Ability to Make the Audience Think/Feel Differently: 0/5

How Long It Took Me to Finish: 4 days

A 1 Sentence Summary

Betrothed to the Demon Prince from birth, Nyx travels to his enchanted castle to be his bride and to get close enough to him to kill him and free her people from his captivity.

My Favorite Quotes

“I had been waiting, all my life, for someone undeceived to love me.”

(You can tell by the quality of this quote (or lack thereof), that there were no impressive or notable quotes in this novel that I loved.)

cruel beauty

What I Loved About It

I usually love fairy tale retellings and I especially love Beauty and the Beast, but this particular retelling just seemed contrived and far-reaching. If it wasn’t marketed as a retelling of beauty and the beast, I probably wouldn’t have even guessed that it was meant to be one. The only similarities are that the heroine is locked in a castle with a seemingly evil man who she eventually falls in love with. The comparison stops there.

The whole hermetic magic part of the plot and the mysterious and magical castle setting just seemed so silly to me and put me off from the very beginning. The plot itself seemed tortuous and gratuitous and not the magical and intriguing fairy tale retelling I expected. I also didn’t find the Demon Lord or his mysterious shadow, Shade, to be attractive characters.

The whole time I was reading this book, I thought of my favorite folk tale retellings, Wintersong and The Wrath and the Dawn (if you haven’t read them, go read them right now. Right now!), and how I wished Cruel Beauty was more like them. I honestly didn’t even know this was a book people actually read and liked (I checked out the Kindle copy from my local library’s app after reading the summary and had never heard of it before then) until I looked at Goodreads after reading it. I honestly don’t see the appeal at all.

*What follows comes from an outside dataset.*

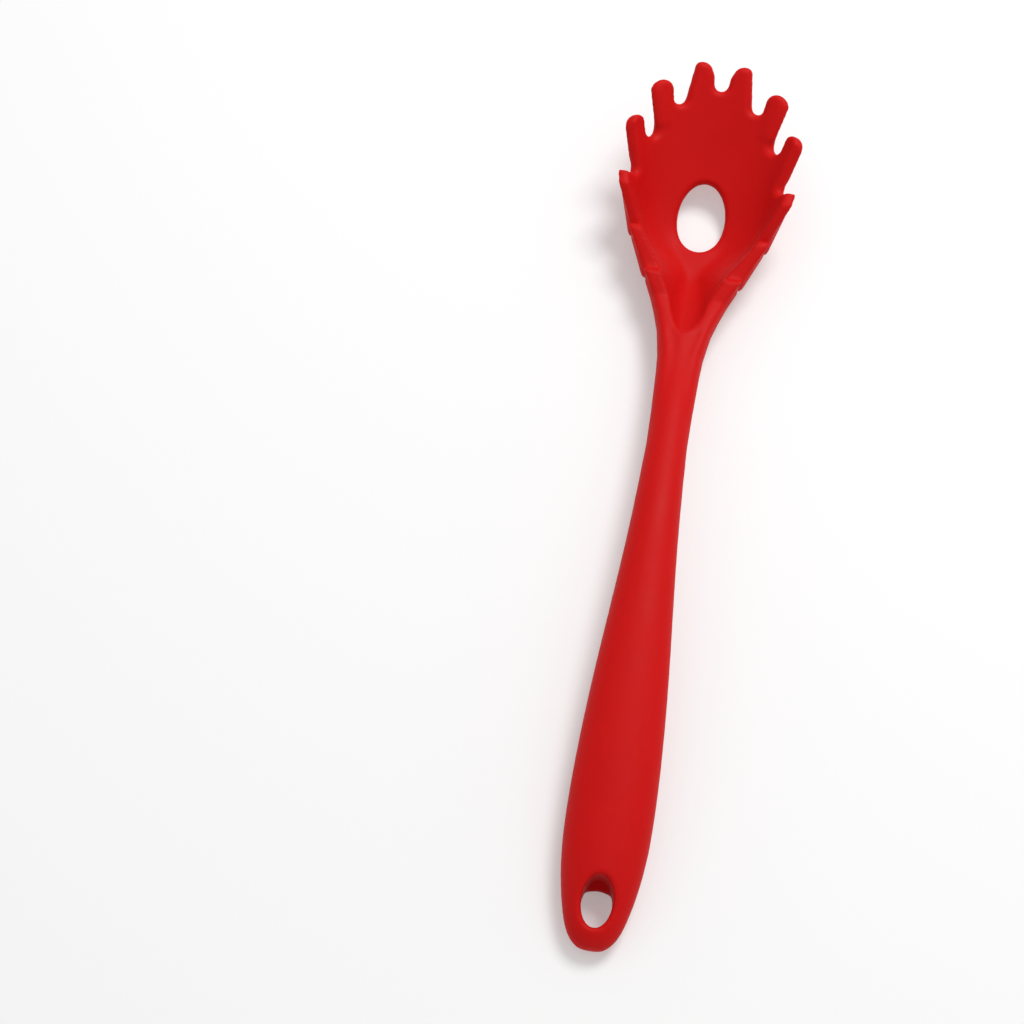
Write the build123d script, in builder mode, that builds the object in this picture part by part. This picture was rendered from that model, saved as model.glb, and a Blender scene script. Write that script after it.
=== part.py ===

What My Students Could Learn From It

Nada.

Wintersong: A Novel by S. Jae Jones

Wintersong: A Novel by S. Jae Jones

Overall Rating: 4/5

Quality of Prose: 4.5/5

Quality of Story: 4.5/5

Quality of Characters: 4/5

Ability to Make the Audience Think/Feel Differently: 3.5/5

How Long It Took Me To Finish: 4 days

A 1 Sentence Summary

A sexy German fairytale about a young, female–and therefore often overlooked–musician who is whisked away to the Underground to become the bride of the mysterious, dangerous, but somehow familiar Goblin King.

My Favorite Quotes

“This was the immortality humans were meant to have: to be remembered by those who loved us long after our bodies had crumbled into dust.”

“’A sparrow is beautiful in its own way,’ Käthe said severely. ‘Don’t force yourself to be a peacock, Liesl. Embrace your sparrow self.’”

wintersong

What I Loved About It

I really loved this book.

Jones’ prose is phenomenal. It’s musical and magical and drew me in from the very beginning. It’s similar to Rachel Hartman’s Seraphina (which I also love) in that the main character’s musicality reflects in the prose of the book itself.

The magical fairy tale-ness of the book makes it a fun and compelling read.

It’s also just a great romance. Jones does such a good job in making the Goblin King a tragic yet sexy villain AND hero. And the love story between Leisl and the Goblin King is alluring and also probably the steamiest romance I’ve seen in a YA book.

Though the novel is a fantasy and is set in Germany in the 1800s, I found it easy to relate to the main character, Leisl/Elizabeth. One of my favorite quotes (the one above about the sparrow and peacock) alludes to the fact that Leisl has always been considered plain by everyone who knows her except the Goblin King who sees the beautiful music in her soul and loves her for it (I know that sounds insanely corny but trust me, Jones pulls it off so well). As a girl who has been considered on the plainer side (but with a great personality!!) by many people, I definitely related to that feeling of being a sparrow on an embarrassingly visceral level. I think my students could relate to that too.

What My Students Could Learn From It

Not a whole lot. Though I truly LOVED this book, the main reason for its 4 star rating instead of a 4.5 or 5 is because while it is a fantastic and fun romantic read, it’s not a book that changes your views on something or puts you in a melancholic funk for days (like All the Bright Places). There’s not a ton my students could learn from it, other than a little bit about 19th century German culture and folklore.

Nonetheless, it’s a FANTASTIC romance and a really fun read. And I’d definitely recommend it. To my students AND my readers.